Carolina Federal Savings Bank, Charleston, South Carolina, was closed today by the Office of the Comptroller of the Currency (OCC), which appointed the Federal Deposit Insurance Corporation (FDIC) as receiver. To protect the depositors, the FDIC entered into a purchase and assumption agreement with Bank of North Carolina, Thomasville, North Carolina, to assume all of the deposits of Carolina Federal Savings Bank.

The two branches of Carolina Federal Savings Bank will reopen during normal business hours as branches of Bank of North Carolina. However, both of the failed bank’s branches will conduct business under the name BNC Bank. Depositors of Carolina Federal Savings Bank will automatically become depositors of Bank of North Carolina. Deposits will continue to be insured by the FDIC, so there is no need for customers to change their banking relationship in order to retain their deposit insurance coverage up to applicable limits. Customers of Carolina Federal Savings Bank should continue to use their existing branch until they receive notice from Bank of North Carolina that it has completed systems changes to allow other Bank of North Carolina branches to process their accounts as well.

This evening and over the weekend, depositors of Carolina Federal Savings Bank can access their money by writing checks or using ATM or debit cards. Checks drawn on the bank will continue to be processed. Loan customers should continue to make their payments as usual.

As of March 31, 2012, Carolina Federal Savings Bank had approximately $54.4 million in total assets and $53.1 million in total deposits. In addition to assuming all of the deposits of the failed bank, Bank of North Carolina agreed to purchase approximately $41.0 million of the assets. The FDIC will retain the remaining assets for later disposition.

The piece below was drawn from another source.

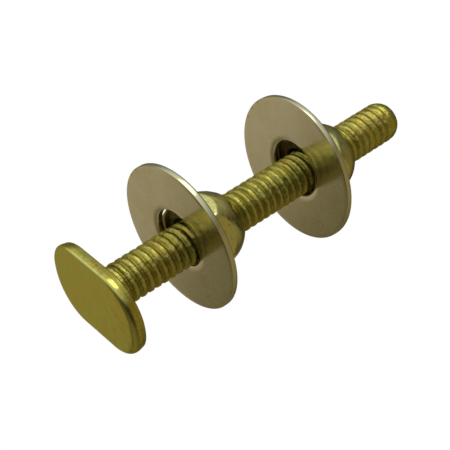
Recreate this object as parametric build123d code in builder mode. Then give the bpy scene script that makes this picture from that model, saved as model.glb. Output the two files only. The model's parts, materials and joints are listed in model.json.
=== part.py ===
from build123d import *
import os
from math import cos, floor, radians, sin, tan

os.makedirs("parts", exist_ok=True)

# Bolt, standing on its head, with the shank along +Z
shank_diameter = 6.35
overall_length = 57.15
head_length = 19.0
head_width = 13.1
head_thickness = 1.85
head_corner_radius = 6.1
head_parting_height = 0.95
head_draft = 12.0
head_face_edge_radius = 0.9
head_seat_edge_radius = 0.3
neck_fillet_radius = 0.4
tip_round_height = 1.9
tip_round_depth = 0.75

# Screw thread along the shank
thread_pitch = 1.27
thread_depth = 0.72
thread_crest_width = 0.26
thread_root_width = 0.18
thread_lead_in = 1.175
thread_runs = 4

# Washers
washer_diameter = 23.0
washer_hole_diameter = 9.0
washer_thickness = 1.0
washer_edge_radius = 0.35

# Nuts
nut_across_flats = 11.11
nut_height = 7.45
nut_thread_clearance = 0.05
nut_base_chamfer_height = 0.45
nut_base_chamfer_depth = 0.55
nut_shoulder_height = 2.95
nut_corner_bevel_height = 1.8
dome_radius = 5.75
dome_mouth_radius = 3.75
bore_countersink = 0.55
crown_countersink = 0.25

# Where the loose washers sit on the shank
lower_washer_station = 15.5
upper_washer_station = 37.6
lower_washer_shift = 1.15
upper_washer_shift = 0.97
lower_shift_heading = 230.0
upper_shift_heading = 243.0
lower_washer_lean = 1.1
upper_washer_lean = 2.9
lower_lean_heading = 160.0
upper_lean_heading = 58.0

# Turn of each nut about the shank
lower_nut_turn = 3.0
upper_nut_turn = 26.0
seat_gap = 0.03

# Allowances: how far the groove's cutter stands clear, and how closely an edge is matched
groove_overcut = 0.05
edge_match = 0.01

# Derived sizes
shank_radius = shank_diameter / 2
head_seat_inset = (head_thickness - head_parting_height) * tan(radians(head_draft))
thread_root_radius = shank_radius - thread_depth
thread_start_height = head_thickness + neck_fillet_radius + thread_lead_in
groove_half_width = (thread_pitch - thread_crest_width) / 2
thread_end_height = overall_length - tip_round_height - groove_half_width
thread_turns = floor((thread_end_height - thread_start_height) / thread_pitch)
run_height = thread_turns * thread_pitch / thread_runs
washer_radius = washer_diameter / 2
washer_hole_radius = washer_hole_diameter / 2
nut_flat_radius = nut_across_flats / 2
nut_corner_radius = nut_flat_radius / cos(radians(30))
nut_bore_radius = shank_radius + nut_thread_clearance
nut_base_radius = nut_corner_radius - nut_base_chamfer_depth
dome_centre_height = nut_height - (dome_radius**2 - dome_mouth_radius**2) ** 0.5
dome_foot_height = nut_shoulder_height + nut_corner_bevel_height
dome_foot_radius = (dome_radius**2 - (dome_foot_height - dome_centre_height) ** 2) ** 0.5
dome_mid_height = (dome_foot_height + nut_height) / 2
dome_mid_radius = (dome_radius**2 - (dome_mid_height - dome_centre_height) ** 2) ** 0.5


def leaning_plane(station, shift, shift_heading, lean, lean_heading):
    origin = (
        shift * cos(radians(shift_heading)),
        shift * sin(radians(shift_heading)),
        station,
    )
    normal = (
        sin(radians(lean)) * cos(radians(lean_heading)),
        sin(radians(lean)) * sin(radians(lean_heading)),
        cos(radians(lean)),
    )
    return Plane(origin=origin, z_dir=normal)


def nut_seat_height(station, shift, shift_heading, lean, lean_heading):
    shift_along_lean = shift * cos(radians(shift_heading - lean_heading))
    rise = tan(radians(lean)) * (nut_base_radius + shift_along_lean)
    return station + washer_thickness / cos(radians(lean)) + rise + seat_gap


lower_washer_pose = (
    lower_washer_station,
    lower_washer_shift,
    lower_shift_heading,
    lower_washer_lean,
    lower_lean_heading,
)
upper_washer_pose = (
    upper_washer_station,
    upper_washer_shift,
    upper_shift_heading,
    upper_washer_lean,
    upper_lean_heading,
)
lower_nut_height = nut_seat_height(*lower_washer_pose)
upper_nut_height = nut_seat_height(*upper_washer_pose)

# One run of the thread's helical groove, a trapezium swept up the shank
with BuildPart() as groove_run:
    with BuildLine() as groove_path:
        Helix(thread_pitch, run_height, shank_radius)
    with BuildSketch(Plane.XZ) as groove_profile:
        with BuildLine():
            Polyline(
                (shank_radius + groove_overcut, -groove_half_width),
                (thread_root_radius, -thread_root_width / 2),
                (thread_root_radius, thread_root_width / 2),
                (shank_radius + groove_overcut, groove_half_width),
                close=True,
            )
        make_face()
    sweep(path=groove_path.wires()[0], is_frenet=True)

# T-head bolt: a drafted disc with two straight sides and a threaded shank in one piece
with BuildPart() as t_bolt:
    with BuildSketch() as head_outline:
        Circle(head_length / 2)
        Rectangle(head_length, head_width, mode=Mode.INTERSECT)
        fillet(head_outline.vertices(), head_corner_radius)
    extrude(amount=head_parting_height)
    face_rim = t_bolt.faces().sort_by(Axis.Z)[0].edges()
    fillet(face_rim, head_face_edge_radius)
    with BuildSketch(Plane.XY.offset(head_parting_height)):
        add(head_outline.sketch)
    with BuildSketch(Plane.XY.offset(head_thickness)):
        add(head_outline.sketch)
        offset(amount=-head_seat_inset)
    loft()
    seat_rim = t_bolt.faces().sort_by(Axis.Z)[-1].edges()
    fillet(seat_rim, head_seat_edge_radius)
    with BuildSketch(Plane.YZ) as shank_profile:
        with BuildLine():
            shank_side = Line(
                (shank_radius, head_thickness / 2),
                (shank_radius, overall_length - tip_round_height),
            )
            TangentArc(
                shank_side @ 1,
                (shank_radius - tip_round_depth, overall_length),
                tangent=shank_side % 1,
            )
            Polyline(
                (shank_radius - tip_round_depth, overall_length),
                (0, overall_length),
                (0, head_thickness / 2),
                (shank_radius, head_thickness / 2),
            )
        make_face()
    revolve(axis=Axis.Z)
    neck_edge = (
        t_bolt.edges()
        .filter_by(GeomType.CIRCLE)
        .filter_by_position(Axis.Z, head_thickness - edge_match, head_thickness + edge_match)
        .filter_by(lambda edge: abs(edge.radius - shank_radius) < edge_match)
    )
    fillet(neck_edge, neck_fillet_radius)
    for run in range(thread_runs):
        with Locations((0, 0, thread_start_height + run * run_height)):
            add(groove_run.part, mode=Mode.SUBTRACT)

# Washer with lightly rounded edges
with BuildPart() as washer_form:
    with BuildSketch():
        Circle(washer_radius)
        Circle(washer_hole_radius, mode=Mode.SUBTRACT)
    extrude(amount=washer_thickness)
    fillet(washer_form.edges(), washer_edge_radius)

with BuildPart() as lower_washer:
    with Locations(leaning_plane(*lower_washer_pose)):
        add(washer_form.part)

with BuildPart() as upper_washer:
    with Locations(leaning_plane(*upper_washer_pose)):
        add(washer_form.part)

# Open-ended acorn nut: hexagon below, dome above, bore right through
with BuildPart() as nut_form:
    with BuildSketch():
        RegularPolygon(nut_flat_radius, 6, major_radius=False)
    extrude(amount=nut_height)
    with BuildSketch(Plane.XZ) as nut_envelope:
        with BuildLine():
            Polyline(
                (0, 0),
                (nut_base_radius, 0),
                (nut_corner_radius, nut_base_chamfer_height),
                (nut_corner_radius, nut_shoulder_height),
                (dome_foot_radius, dome_foot_height),
            )
            ThreePointArc(
                (dome_foot_radius, dome_foot_height),
                (dome_mid_radius, dome_mid_height),
                (dome_mouth_radius, nut_height),
            )
            Polyline((dome_mouth_radius, nut_height), (0, nut_height), (0, 0))
        make_face()
    revolve(axis=Axis.Z, mode=Mode.INTERSECT)
    with BuildSketch(Plane.XZ) as bore_profile:
        with BuildLine():
            Polyline(
                (0, 0),
                (nut_bore_radius + bore_countersink, 0),
                (nut_bore_radius, bore_countersink),
                (nut_bore_radius, nut_height - crown_countersink),
                (nut_bore_radius + crown_countersink, nut_height),
                (0, nut_height),
                close=True,
            )
        make_face()
    revolve(axis=Axis.Z, mode=Mode.SUBTRACT)

with BuildPart() as lower_nut:
    with Locations(Location((0, 0, lower_nut_height), (0, 0, lower_nut_turn))):
        add(nut_form.part)

with BuildPart() as upper_nut:
    with Locations(Location((0, 0, upper_nut_height), (0, 0, upper_nut_turn))):
        add(nut_form.part)

t_bolt.part.label = "t_bolt"
lower_washer.part.label = "lower_washer"
lower_nut.part.label = "lower_nut"
upper_washer.part.label = "upper_washer"
upper_nut.part.label = "upper_nut"

export_step(t_bolt.part, "parts/t_bolt.step")
export_step(lower_washer.part, "parts/lower_washer.step")
export_step(lower_nut.part, "parts/lower_nut.step")
export_step(upper_washer.part, "parts/upper_washer.step")
export_step(upper_nut.part, "parts/upper_nut.step")
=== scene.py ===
import json
import math

import bmesh
import bpy
from mathutils import Matrix, Vector, noise


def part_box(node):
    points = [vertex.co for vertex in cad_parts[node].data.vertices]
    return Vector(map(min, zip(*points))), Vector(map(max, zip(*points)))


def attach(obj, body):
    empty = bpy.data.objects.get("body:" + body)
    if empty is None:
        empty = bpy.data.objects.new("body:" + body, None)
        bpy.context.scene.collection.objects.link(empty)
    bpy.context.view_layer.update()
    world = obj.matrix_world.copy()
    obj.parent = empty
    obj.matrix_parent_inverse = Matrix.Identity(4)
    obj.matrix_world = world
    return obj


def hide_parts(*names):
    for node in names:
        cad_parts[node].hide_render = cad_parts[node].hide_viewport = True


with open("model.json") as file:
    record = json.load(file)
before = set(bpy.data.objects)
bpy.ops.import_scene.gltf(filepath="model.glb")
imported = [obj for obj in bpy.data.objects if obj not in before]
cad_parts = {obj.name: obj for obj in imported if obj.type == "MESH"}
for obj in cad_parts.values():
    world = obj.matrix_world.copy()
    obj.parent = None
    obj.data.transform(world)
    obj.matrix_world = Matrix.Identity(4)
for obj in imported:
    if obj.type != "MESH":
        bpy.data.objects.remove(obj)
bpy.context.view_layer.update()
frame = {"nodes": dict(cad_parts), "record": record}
record = frame["record"]
nodes = frame["nodes"]
MM = 0.001

# Camera, fitted to the photograph's perspective
CAMERA_PLACE = Vector((0.09917, -0.10705, -0.05203))
CAMERA_VIEW = Vector((-0.600956, 0.655528, 0.457313))
IMAGE_UP = Vector((-0.460037, -0.751563, 0.472778))
IMAGE_RIGHT = CAMERA_VIEW.cross(IMAGE_UP).normalized()
TOWARD_CAMERA = -CAMERA_VIEW
SENSOR = 36.0
LENS = 91.45

# Bolt, in millimetres
_, bolt_high = (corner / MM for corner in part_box("t_bolt"))
HEAD_RADIUS = bolt_high.x
HEAD_HALF_WIDTH = bolt_high.y
LENGTH = bolt_high.z
MOUNT_DIMS = {mount["name"]: mount["dims"] for mount in record["mounts"]}
SHANK_RADIUS = MOUNT_DIMS["threaded_end"]["r_mm"]
HEAD_THICKNESS = 1.85
HEAD_CORNER_RADIUS = 6.1
HEAD_PARTING_HEIGHT = 0.95
HEAD_DRAFT = math.tan(math.radians(12))
HEAD_CROWN_AT_ENDS = 1.05
HEAD_CROWN_AT_SIDES = 0.45
HEAD_CROWN_FLATNESS = 0.85
HEAD_SEAT_EDGE_RADIUS = 0.3
NECK_FILLET = 0.4
TIP_ROUND_HEIGHT = 1.9
TIP_ROUND_DEPTH = 0.75
TIP_ARC_RADIUS = (TIP_ROUND_HEIGHT**2 + TIP_ROUND_DEPTH**2) / (2 * TIP_ROUND_DEPTH)
TIP_ARC_TURN = math.asin(TIP_ROUND_HEIGHT / TIP_ARC_RADIUS)

# Rows of the head: rings of its face as shares of the outline, and turns of its rounded edges
BOLT_COLUMNS = 108
FACE_RING_SHARES = (0.12, 0.35, 0.6, 0.8, 0.92)
CROWN_TURNS = (0, 12, 24, 35, 45, 54, 62, 69, 75, 80, 85, 90)
SEAT_EDGE_TURNS = (90, 75, 60, 45, 30, 15, 0)
PARTING_EDGE_STEP = 0.04
SEAT_EDGE_STEP = 0.05

# Where the rows of the thread pass from one surface of the bolt to the next, in millimetres
SEAT_START = 0.2
NECK_START = 1.9
NECK_END = HEAD_THICKNESS + NECK_FILLET
TIP_START = LENGTH - TIP_ROUND_HEIGHT
TIP_END = LENGTH + 0.15
ROWS_PAST_TIP = 2.0
SEAT_RING_RADIUS = 5.3
SEAT_ROWS_RADIUS = 5.2
END_RING_RADIUS = 0.3
END_ROWS_RADIUS = 0.35

# Thread, in millimetres, with broad crests and narrower roots, worn, and shallower near both ends
PITCH = 1.27
HELIX_START = 0.25
THREAD_STEPS = 14
ROOT_NARROWING = 4.2
THREAD_SECTION = [
    (step / THREAD_STEPS, 1 - math.sin(math.pi * step / THREAD_STEPS) ** ROOT_NARROWING)
    for step in range(THREAD_STEPS)
]
THREAD_DEPTH = 0.42
THREAD_RUN_IN = (2.1, 3.1)
THREAD_RUN_OUT = (LENGTH - 3.0, LENGTH - 0.6)
HEAD_THREAD_SHARE = 0.75
HEAD_THREAD_FADE = (12.0, 24.0)
TIP_THREAD_SHARE = 0.4
TIP_THREAD_FADE = (46.0, 51.0)
WEAR_SCALE = 0.55
WEAR_IN_DEPTH = 0.45
DENT_SCALE = 1.6
DENT_SHIFT = Vector((7, 3, 5))
DENT_DEPTH = 0.06
WEAR_IN_DENTS = 0.25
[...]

Customers with questions about today’s transaction should call the FDIC toll-free at 1-800-760-3639. The phone number will be operational this evening until 9:00 p.m., Eastern Daylight Time (EDT); on Saturday from 9:00 a.m. to 6:00 p.m., EDT; on Sunday from noon to 6:00 p.m., EDT; on Monday from 8 a.m. to 8 p.m., EDT; and thereafter from 9:00 a.m. to 5:00 p.m., EDT. Interested parties also can visit the FDIC’s Web site at http://www.fdic.gov/bank/individual/failed/carolina.html.

The FDIC estimates that the cost to the Deposit Insurance Fund (DIF) will be $15.2 million. Compared to other alternatives, Bank of North Carolina’s acquisition was the least costly resolution for the FDIC’s DIF. Carolina Federal Savings Bank is the 26th FDIC-insured institution to fail in the nation this year, and the second in South Carolina. The last FDIC-insured institution closed in the state was Plantation Federal Bank, Pawleys Island, on April 27, 2012.